Guests walking under the blue-and-white balloon arch at Chief District Attorney Karyn Sinunu's election night party at Eulipia were more excited about blue victories in the House and Senate than Sinunu's results. The party peaked at 8:30pm with about 150 supporters and wound down an hour later, when she held 38 percent of votes for Santa Clara County's highest law enforcement position. There was some emotion, though—two of the loyal supporters who showed up were Rick Walker and his mom, Myrtle. Walker spent 13 years at Pelican Bay, California's most brutal prison, serving a life sentence for a murder that he didn't commit. It was Sinunu who took up his case and got him released. As the party wound down, Sinunu said she was exhausted and was on her way to Hawaii. She told Fly that it was a great day—for other Democrats, you'd have to guess, but not her. Luckily, she still has a job—working for Dolores Carr. "I'll be back on Monday," the red-dressed, amiable Sinunu said. "That's what I do, I'm a prosecutor."

The 36-Year-Old Councilperson

Meet the Freeloader

Maybe the smartest winner of the night was Pierluigi Oliverio, who was leading the pack of District 6 contenders at presstime and appeared headed for a March runoff with the second-place finisher (it was too close to call between Steve Tedesco and Clark Williams. He didn't want to be tied down to his own victory party, so he didn't have one. "Why have my own party when I can go to everybody's else's?" he told Fly.

Around the Valley

Diane McNutt beat the sign stealers in Los Gatos. Milpitas Mayor Jose Esteves hung unto his job after a nasty fight with Henry Manayan.
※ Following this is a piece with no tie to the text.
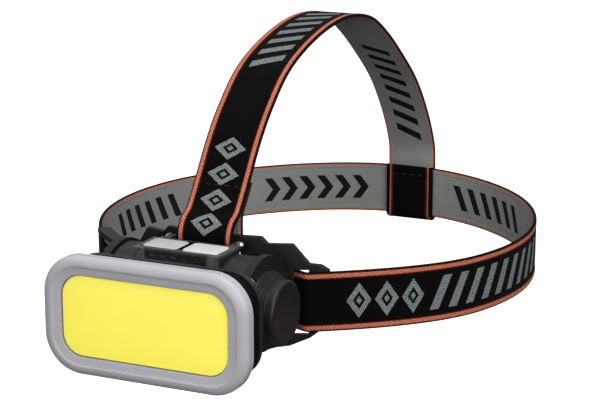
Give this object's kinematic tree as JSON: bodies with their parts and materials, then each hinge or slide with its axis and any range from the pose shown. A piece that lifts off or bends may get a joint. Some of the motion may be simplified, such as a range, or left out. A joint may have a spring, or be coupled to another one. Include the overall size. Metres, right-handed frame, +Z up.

Vending machine king Alan Aerts won a seat on the city council of the valley's smallest city, where his Monte Sereno holiday lights are the mini-municipality's biggest tourist attraction. John Vidovich lost in the Altos Hills. Greg Sellers led the pack in Morgan HIll. Lawyer Hab Siam led the pack of challengers to the ruling coalition in Saratoga, but fell two points short of landing a council seat. Is Berryessa school trustee Kansen Chu Chuck Reed's heir apparent in Berryessa?